My first thought was just to carry on, as we still had one good rudder, but Carly, more prudently, suggested that we ought to head into the coast to do the repairs. On reflection we suspected that the cause of the failure was when we ran into a drift net some months previously off Cabo Sao Tome. To paraphrase Lady Bracknell, ‘To lose one rudder may be regarded as a misfortune, to lose both looks like carelessness.’ We were 80 miles off Ilha de Santa Catarina. I knew of a sheltered bay close to the south of it, so we got underway again with the wind on the beam and just the windward sail up, well reefed to keep our speed reasonable. We just made it into Enseada da Pinheira before the last of the light went and anchored at the north end of the bay amongst a host of mussel farms.

Here we spent a week repairing the port rudder and strengthening the starboard one too, while a fresh north wind went to waste. On Saturday 14 September we moved over to the south side, where there is a small town, and bought some fresh provisions before heading out that evening with a nice NE3. Overnight the wind died out before filling in again from the SW. We beat down the coast against a quite strong current, making poor progress. By lunchtime we had made it down to Laguna and, in the lee of the long breakwater, anchored in 6 metres with big swells from the south-east, much to the delight of the surfers inshore of us.

A recent innovation for us is a smartphone making it possible to get weather forecasts when near the coast. The wind was due to go to the north, but a Pampero was expected to pass along the Rio Plata about the time we would arrive there. After Laguna the only shelter was the Rio Grande, not always easy to enter, and so at first light the next morning we entered into the channel for Laguna. Big seas were just not breaking as we scuttled between the breakwaters and then sailed serenely along the calm channel. We anchored just past the car ferry before the channel turns the corner to the town. We hoped to remain unnoticed by the authorities, but breakfast was hardly over before a grey RIB came alongside. Our papers were examined and we were asked to re-anchor off the town before reporting to the Port Captain’s office. We cleared in with no problem about seeking shelter from the bad weather and spent four pleasant days there. The old town faced the large but shallow lagoon with many fine older buildings, while on the ocean side was all high rise apartments and hotels, almost deserted at this time of year.
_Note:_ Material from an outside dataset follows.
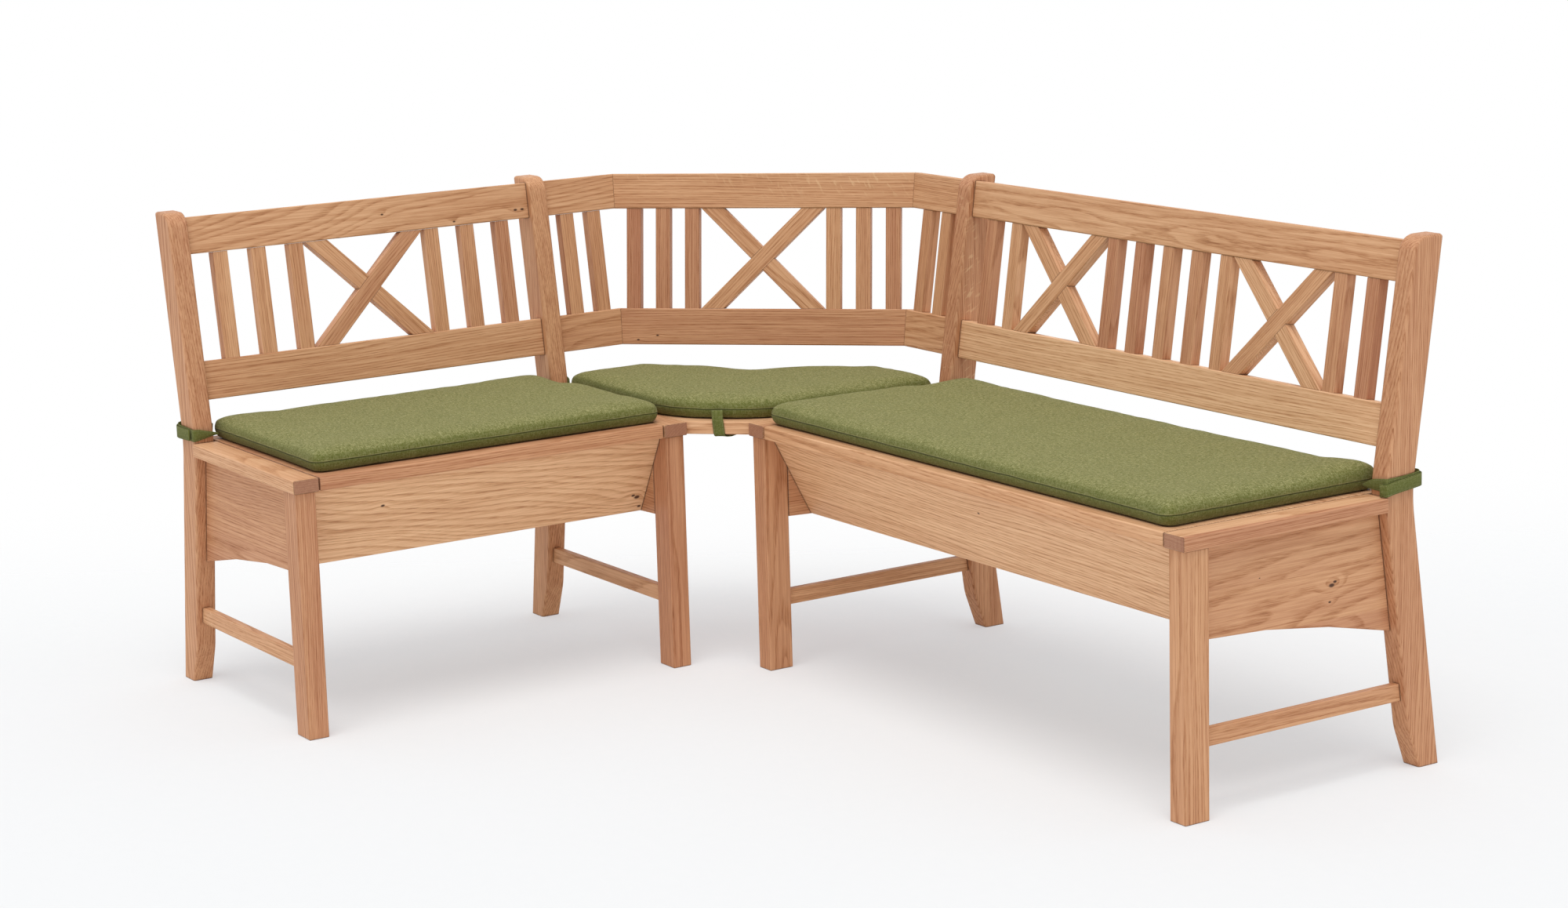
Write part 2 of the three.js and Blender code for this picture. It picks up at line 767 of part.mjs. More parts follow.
// A wing's cushion lies on the lid and half of the inner cap rail, and is cut back beside the
// inner post so that it clears the post while the lid swings up
function addWingCushion(group, wing) {
  const postSide = cornerReach + frameWidth + padPostGap;
  const padStation = cornerReach + padCapLap;
  const padFrontReach = seatReach - wing.padFrontSetback;
  const end = cornerReach + wing.length - frameWidth - wing.padEndGap;
  const corner = (station, reach, radius) => [wing.side * station, -reach, radius];
  const outline = roundedOutline([
    corner(postSide, padRearReach, padCornerRadius),
    corner(postSide, padNotchReach, padCornerRadius),
    corner(padStation, padNotchReach + padNotchTaper, padCornerRadius),
    corner(padStation, padFrontReach, padCornerRadius),
    corner(end, padFrontReach, padCornerRadius),
    corner(end, padRearReach, padCornerRadius),
  ]);
  const middle = new THREE.Vector2(postSide + end, -padRearReach - padFrontReach);
  middle.multiplyScalar(1 / 2);
  middle.x *= wing.side;
  addPiece(group, `${wing.name}_cushion`, cushionGeometry(outline, middle), oliveFabric());
}

// The corner cushion is drawn in a frame turned by an eighth: it faces -y, and both of its halves
// are alike. Its sides lie on the inner cap rails, and its rear edge dips in the middle.
function addCornerCushion(group) {
  const backHalf = cornerPadRearReach - cornerPadSideReach * Math.SQRT2;
  const sideHalf = (cornerPadStation - cornerPadSideReach) / Math.SQRT2;
  const sideReach = (cornerPadStation + cornerPadSideReach) / Math.SQRT2;
  const frontHalf = cornerPadStation * Math.SQRT2 - cornerPadFrontReach;
  const outline = roundedOutline([
    [0, -cornerPadRearReach - cornerPadRearDip, cornerPadDipRadius],
    [-backHalf, -cornerPadRearReach, padCornerRadius],
    [-sideHalf, -sideReach, padCornerRadius],
    [-frontHalf, -cornerPadFrontReach, cornerPadFrontRadius],
    [frontHalf, -cornerPadFrontReach, cornerPadFrontRadius],
    [sideHalf, -sideReach, padCornerRadius],
    [backHalf, -cornerPadRearReach, padCornerRadius],
  ]);
  const middle = new THREE.Vector2(0, -(cornerPadRearReach + cornerPadFrontReach) / 2);
  addPiece(group, 'corner_cushion', cushionGeometry(outline, middle), oliveFabric());
}

// A band that holds the rear outer corner of a wing's cushion to the outer post. It lies close to
// the front and outer faces of the post and hangs slack behind it.
function addPostStrap(group, wing) {
  const start = cornerReach + wing.length - frameWidth - strapGap;
  const low = seatHeight + strapLift;
  const high = low + strapWidth;
  const postRear = postKinkReach - postUpperSlope * (high - seatHeight);
  const inner = {
    side: cornerReach + wing.length + strapGap,
    front: postSeatReach + strapGap,
    rear: postRear - strapSlack,
  };
  const outer = {
    side: inner.side + strapThickness,
    front: inner.front + strapThickness,
    rear: inner.rear - strapThickness,
  };
  const innerBend = strapBend - strapThickness;
  const corner = (station, reach, radius) => [wing.side * station, -reach, radius];
  const outline = roundedOutline([
    corner(start, outer.front),
    corner(outer.side, outer.front, strapBend),
    corner(outer.side, outer.rear, strapBend),
    corner(start, outer.rear),
    corner(start, inner.rear),
    corner(inner.side, inner.rear, innerBend),
    corner(inner.side, inner.front, innerBend),
    corner(start, inner.front),
  ]);
  addPiece(group, `${wing.name}_cushion_strap`, extrudeAlong('z', outline, [low, high], 0), oliveFabric());
}

// The band from the front seam of the corner cushion over the seat's front edge, tucked under it
function addCornerStrap(group) {
  const seamHeight = padBase + padThickness / 2;
  const seamReach = cornerPadFrontReach + strapGap;
  const faceReach = cornerSeatFrontReach + strapGap;
  const underside = seatHeight - cornerSeatThickness - strapGap;
  const outline = new THREE.Shape([
    new THREE.Vector2(-seamReach, seamHeight),
    new THREE.Vector2(-faceReach, seatHeight + strapGap),
    new THREE.Vector2(-faceReach, underside),
    new THREE.Vector2(-faceReach + cornerStrapTuck, underside),
    new THREE.Vector2(-faceReach + cornerStrapTuck, underside - strapThickness),
    new THREE.Vector2(-faceReach - strapThickness, underside - strapThickness),
    new THREE.Vector2(-faceReach - strapThickness, seatHeight + strapThickness),
    new THREE.Vector2(-seamReach - strapThickness, seamHeight + strapThickness),
  ]);
  const span = [-strapWidth / 2, strapWidth / 2];
  addPiece(group, 'corner_cushion_strap', extrudeAlong('x', outline, span, 0), oliveFabric());
}

// Assembly

const wings = [
  {
    name: 'left',
    side: -1,
    turn: Math.PI / 2,
    length: leftWingLength,
    pattern: leftBackPattern,
    padFrontSetback: leftPadFrontSetback,
    padEndGap: leftPadEndGap,
  },
  {
    name: 'right',
    side: 1,
    turn: 0,
    length: rightWingLength,
    pattern: rightBackPattern,
    padFrontSetback: rightPadFrontSetback,
    padEndGap: rightPadEndGap,
  },
];

const bench = new THREE.Group();
for (const wing of wings) {
  const group = new THREE.Group();
  group.rotation.z = wing.turn;
  addSideFrame(group, wing, 'inner', cornerReach);
  addSideFrame(group, wing, 'outer', cornerReach + wing.length - frameWidth);
  addChest(group, wing);
  addWingBack(group, wing);
  addCornerSideBack(group, wing);
  addCleat(group, wing);
  addWingCushion(group, wing);
  addPostStrap(group, wing);
  bench.add(group);
}
const diagonal = new THREE.Group();
diagonal.rotation.z = Math.PI / 4;
addCornerMiddleBack(diagonal);
addCornerCushion(diagonal);
addCornerStrap(diagonal);
bench.add(diagonal);
addPiece(bench, 'corner_seat', cornerSeatGeometry(), oak());

// The origin lies on the floor below the middle of the bench's outer sizes
const reachRight = cornerReach + rightWingLength + capOverhang;
const reachLeft = cornerReach + leftWingLength + capOverhang;
bench.position.set(-reachRight / 2, reachLeft / 2, 0);

export default bench;
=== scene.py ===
import math
import random

import bmesh
import bpy
import numpy as np
from mathutils import Matrix, Vector, noise


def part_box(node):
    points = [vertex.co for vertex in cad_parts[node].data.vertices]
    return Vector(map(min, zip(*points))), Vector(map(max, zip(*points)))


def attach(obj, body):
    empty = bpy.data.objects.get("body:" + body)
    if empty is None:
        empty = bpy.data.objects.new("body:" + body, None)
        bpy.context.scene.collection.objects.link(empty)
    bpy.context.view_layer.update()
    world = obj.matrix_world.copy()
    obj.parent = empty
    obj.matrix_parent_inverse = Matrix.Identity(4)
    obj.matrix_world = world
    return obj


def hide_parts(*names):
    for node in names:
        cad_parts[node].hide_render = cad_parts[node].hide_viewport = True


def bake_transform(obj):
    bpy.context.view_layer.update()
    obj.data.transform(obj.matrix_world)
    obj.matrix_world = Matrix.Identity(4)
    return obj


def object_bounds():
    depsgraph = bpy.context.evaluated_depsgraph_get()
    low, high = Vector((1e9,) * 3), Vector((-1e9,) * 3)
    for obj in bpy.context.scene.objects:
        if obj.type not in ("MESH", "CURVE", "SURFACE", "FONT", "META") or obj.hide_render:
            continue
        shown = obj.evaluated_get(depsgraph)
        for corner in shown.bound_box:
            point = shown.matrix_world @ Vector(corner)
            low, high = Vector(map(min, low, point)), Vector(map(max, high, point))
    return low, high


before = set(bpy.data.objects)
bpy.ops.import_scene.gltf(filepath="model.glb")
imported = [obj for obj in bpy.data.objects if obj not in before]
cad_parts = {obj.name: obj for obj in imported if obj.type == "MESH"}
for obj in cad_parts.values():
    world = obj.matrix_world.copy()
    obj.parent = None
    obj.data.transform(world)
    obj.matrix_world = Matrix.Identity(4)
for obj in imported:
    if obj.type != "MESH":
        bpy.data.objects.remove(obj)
cad_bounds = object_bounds()

# Where the photograph was taken from, and the image that it fills
IMAGE_WIDTH = 2000
SENSOR = 36.0
FOCAL_PIXELS = 4142.0
CAMERA_PLACE = Vector((4.64944, -2.99736, 1.60276))
CAMERA_YAW = math.radians(56.797)
CAMERA_PITCH = math.radians(11.537)
CAMERA_ROLL = math.radians(-1.657)
CAMERA_RANGE = 200

# The wall corner lies as far behind the origin as the bench's outer sides lie in front of it.
# What is read off the model is rounded to 0.1 mm.
WALL_CORNER = Vector((round(-cad_bounds[1].x, 4), round(-cad_bounds[0].y, 4), 0))
SEAT_HEIGHT = round(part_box("corner_seat")[1].z, 4)
INNER_END = round(WALL_CORNER.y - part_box("left_inner_rear_post")[1].y, 4)
LEFT_END = round(WALL_CORNER.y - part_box("left_outer_rear_post")[0].y, 4)
RIGHT_END = round(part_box("right_outer_rear_post")[1].x - WALL_CORNER.x, 4)
# How far a post leans back above the seat, and over which height
POST_LEAN = 0.0617
POST_LEAN_HEIGHT = round(cad_bounds[1].z - SEAT_HEIGHT, 4)
BACK_LEAN = math.atan(POST_LEAN / POST_LEAN_HEIGHT)
LOW_RAIL_WIDTH = 0.071
SLAT_WIDTH = 0.029
BAY_WIDTH = 0.246
BAY_HEIGHT = 0.197
CROSS_BAR_WIDTH = 0.032
POST_REAR_REACH = 0.061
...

Setting out again with a fresh northerly we sped along with impressive swells from the south-east as the wind slowly veered and eased. One day the starboard sail suddenly decided to drop down, the fitting on the yard having broken, but it was soon up again on the spare halyard. We eventually ended up sailing long and short tacks close to the beach to keep out of the adverse current as we crossed the border into Uruguay. Here, under similar conditions Joshua Slocum ran the Spray aground, which took him several days and some assistance to get off.

A few miles south of the border lie the Islas de la Coronilla, a reef of small islets, and that night we anchored in the lee of Isla Verde. Early the next morning we got under way, accompanied by several fur seals and spent much of the morning motoring in a flat calm with thick fog patches. An easterly wind sprang up in the afternoon and we sailed on to anchor off Cabo Castillo for a short while until the freshening wind forced us to seek better shelter a few miles away at Cabo Polonio. There was too much swell to land on the beach the next morning, so we sailed on to La Paloma, our first port in Uruguay, arriving there on 27 September.

It had taken us 25 days to do the thousand and odd miles, and had us pondering the trials and tribulations of our passage, but people were still talking about the week of gale force winds that the Pampero had brought, so perhaps we had a lucky escape.